The new renaissance: can businesses build human-centric tech?
WPP global chief technology officer Stephan Pretorius tells The Growth Agenda how businesses can harness the new transformational phase of AI.
Forget efficiencies, artificial intelligence has entered a new phase where it is transforming professional services, including marketing, and driving a human-centric future for tech, according to WPP global chief technology officer Stephan Pretorius.
The London-based tech guru, who is responsible for technology strategy across the entire WPP group of communication and advertising agencies, believes the industrialisation of intelligence has begun and we are already experiencing the fundamental transformation of work across industries such as law, consulting, accounting, and marketing and advertising.
“AI is a cultural technology, like writing or printing or telecommunications. It’s a technology that encodes human knowledge and facilitates the dissemination of human knowledge. But, it’s also a technology about intelligence — that’s a phrase that Fei-Fei Li (a computer scientist referred to as the godmother of AI) coined — because it makes the way that we process information, make decisions, combine things, come up with new ideas. It industrialises intelligence.”

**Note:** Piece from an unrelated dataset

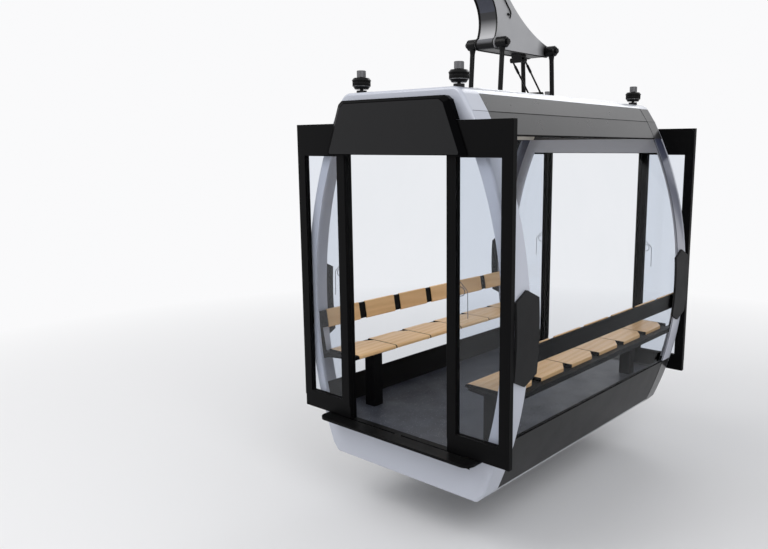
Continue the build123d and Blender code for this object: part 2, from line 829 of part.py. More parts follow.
def hanger_post():
    foot = Vector(post_x, -post_foot_y, post_foot_z)
    head = Vector(post_x, -tube_y, tube_z)
    axis = head - foot
    shaft = Plane(origin=foot, z_dir=axis) * Pos(0, 0, axis.length / 2) * Cylinder(post_radius, axis.length)
    # The socket under the cap narrows down to the shaft.
    socket = Cone(post_radius, post_socket_radius, post_socket_length)
    socket_middle = axis.length - post_socket_length / 2
    socket = Plane(origin=foot, z_dir=axis) * Pos(0, 0, socket_middle) * socket
    half = post_foot_plate / 2
    plate = block(post_x - half, post_x + half, -post_foot_y - half, -post_foot_y + half,
                  post_foot_z, post_foot_z + post_foot_thickness)
    cap = rod_x(post_cap_inner_x, post_cap_outer_x, -tube_y, tube_z, post_cap_radius)
    cap = chamfer(cap.edges().sort_by(Axis.X)[-1], post_cap_chamfer)
    nut = Pos(-tube_y, tube_z) * RegularPolygon(post_nut_radius, 6)
    nut = prism_x(nut, post_cap_outer_x, post_cap_outer_x + post_nut_length)
    below_foot = block(0, far, -far, 0, post_foot_z - far, post_foot_z)
    return shaft + socket + plate + cap + nut - below_foot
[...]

Mr Pretorius said this next phase was evident in the conversations he’s had with global clients who were not interested in discussing the “unit economics” of what WPP companies could do, but rather how the technology could transform their business to better connect with consumers.
“At a macro level, our CMO clients are saying to us, we don’t want to spend less on marketing,” he said.
“We want more impact for what we’re spending.
“So at the very worst, it’s more impact for the same budget. But in some cases, it’s more for more.
“Because if you have more impact, and you can drive more sales, and engage customers better, then clients are willing to spend more on marketing.
“We see AI as a growth opportunity, it’s not a structural challenge.
“The process that the industry is going through now is simply an adjustment of figuring out what needs to be automated and done with machines, and (determining) what are we willing to pay for high value human tasks, and how does that balance out for the future.”
This transformative impact on the way the marketing and advertising industry works is one of the key drivers behind the current market trend of a refocus on the basics and fundamentals of marketing.
“What AI has done is made it very apparent how important things like brand strategy, brand articulation, demand space planning and category entry points, and all these really important strategic marketing concepts are in terms of improving and differentiating what you do,” Mr Pretorius said.
With the increasing use of AI technology like generative AI and large language models (LLMs) the emphasis shifts to ensuring the right information is used, because the output is only as good as the inputs. “So, having extremely high quality, thoughtful, content that you’ve really invested a lot of time and effort into to drive your AI is going to be absolutely critical for effective AI use, otherwise it’s just commoditised and lacks differentiation from what everyone else can get through public LLMs,” he said.
Beyond marketing and advertising, Mr Pretorius argues the implications of the technology across society are significant particularly for industries such as law, which can use LLMs for document discovery within cases and even adopt AI for small claims to free up the system for the cases that require human time.
He is also pragmatic about the environmental impact of AI, arguing the enormous power required to drive the tech is offset by the enormous energy that goes into existing industry norms, such as the huge costs of large production shoots for TV commercials. More broadly Mr Pretorius advocates for a future where the technology is made widely accessible to ensure that we build a human-centric AI that values creativity, empathy, and collaboration.
“If we can deploy this technology in a democratic way and across organisations and societies, I do believe we have a potential for a new intellectual Renaissance, a kind of new enlightenment.
“It’s hard to keep the humanism in the software and ensure it can think human first.
“But, I am optimistic, and hopeful that we can actually drive a new renaissance with this technology.
“The trick is to create broad access programs and give everyone in the world, effectively, access to these tools so that they can benefit from it equally.
“That is the key to solving societal issues for the next decade.”